An analyst's note from Merrill Lynch says: "The third quarter offers Kraft a chance to demonstrate that 'old Kraft' is continuing to turn the corner before potentially pairing up with Cadbury.

But there is no luxury of time. Under the Takeover Panel's deadline, Kraft must make an offer by the end of the business day on November 9 or walk away for six months.

Kraft will report those third-quarter reports later today. Here is a preview.

Kraft's transaction info is here.

And Cadbury's response? voila!.

Monday, November 2, 2009

Zweig Total Return Fund

It appears that Zweig Total Return Fund will remain a closed-end fund.

At the recent special meeting of Zweig TRF's shareholders, held October 27, the shareholders had the option of converting the fund to an open-ended fund, but only 8% of outstanding shares were voted in favor of such a proposal.
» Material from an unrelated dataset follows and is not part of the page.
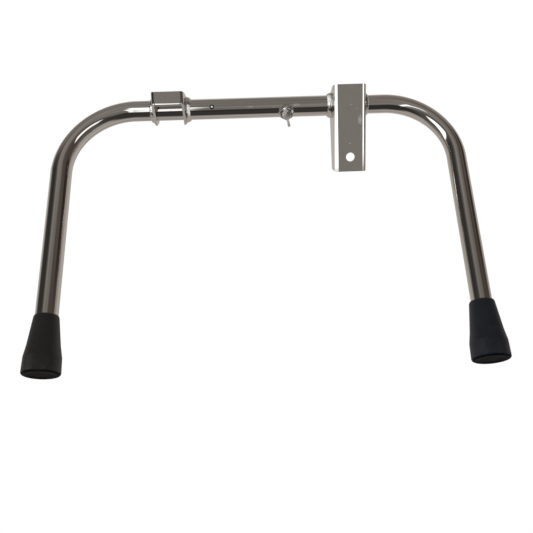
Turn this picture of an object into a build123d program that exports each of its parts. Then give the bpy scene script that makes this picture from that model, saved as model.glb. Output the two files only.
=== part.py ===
from build123d import *
import math
import os

# Front leg frame of a toilet safety frame: two bent legs whose cross bars telescope,
# two pressed channel brackets welded on the bar, a clamp screw and two rubber ferrules.
# Millimetres, +Z up. X runs along the bar, -Y is the side that the brackets face.
# The origin is on the floor, midway between the two legs.

# ---- frame ----
leg_spacing = 487.0          # centre to centre of the legs
bar_height = 340.0           # floor to the axis of the bar
left_bend_radius = 87.0      # centreline radius of the outer tube's bend
right_bend_radius = 82.0     # centreline radius of the inner tube's bend
left_bend_press = 2.2        # how far bending flattens the outside of the outer tube
right_bend_press = 1.1
bend_press_share = ((0, 0.0), (20, 0.6), (45, 1.0), (70, 0.6), (90, 0.0))  # degrees round the bend, share

# ---- tubes ----
outer_tube_diameter = 25.4
outer_tube_wall = 1.0
inner_tube_wall = 1.2
slide_clearance = 0.1        # radial, inner tube in outer tube
bar_end_past_socket = 6.5    # how far the outer tube passes the socket's outboard flange

# ---- channel brackets ----
plate_thickness = 3.0
bracket_width = 40.0
bracket_bend_radius = 5.0    # outside radius between web and flange
bracket_corner_radius = 2.5
bracket_tilt = 36.0          # degrees that the channels lean to the bar's front
slot_depth = 19.3            # clear depth between web and tube
flange_land = 4.0            # plate left round the tube hole
tube_hole_clearance = 0.1    # radial
socket_x = 114.0             # bracket centres along the bar
saddle_x = -111.0
socket_top = 24.5            # above the bar's axis, along the channel
socket_bottom = 82.0         # below the bar's axis, along the channel
socket_foot_depth = 28.2    # flange depth at the bottom end
flange_top_depth = 17.0      # flange depth at the top end
saddle_top = 22.0
saddle_top_depth = 9.0       # ear depth at the top end
saddle_web_height = 15.5
saddle_ear_depth = 25.0      # depth of the ear's front corner, under the bar
saddle_bottom = 18.8         # below the bar's axis, along the channel
bolt_hole_diameter = 11.0
bolt_hole_from_end = 18.0

# ---- welds ----
weld_leg_on_tube = 6.0
weld_leg_on_plate = 3.5
weld_crown = 0.7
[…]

It seems that the conversion proposal was presented to shareholders in accordance with Zweig TRF's Articles of Incorporation because its shares traded on the New York Stock Exchange during the quarter ended June 30, 2009 at an average discount from their net asset value of 10% or more.

The amount of the discount is determined on the basis of the figure at the end of the last trading day in each week during the quarter.

Sunday, November 1, 2009

RIP, John O'Quinn

Famed Houston, TX based trial attorney John O'Quinn died Thursday morning, after losing control of his SUV on a rain-slicked highway. Said vehicle then crashed into a tree.

O'Quinn is perhaps best known to the general public as one of the lawyers involved in successful litigation against tobacco companies. He has also been called the "unchallenged king of breast implant," litigation.

But the reason I knew him, and the reason his death is worth mentioning here, is that in his final years he become involved in the anti-nakedness crusade, i.e. the effort to characterize "naked short selling" as a destroyer of companies and a rampant form of stock market manipulation. I spoke to O'Quinn a handful of times on the subject -- and though I think the cause misguided, O'Quinn himself was always a gentleman and with his passing I will remember him as such.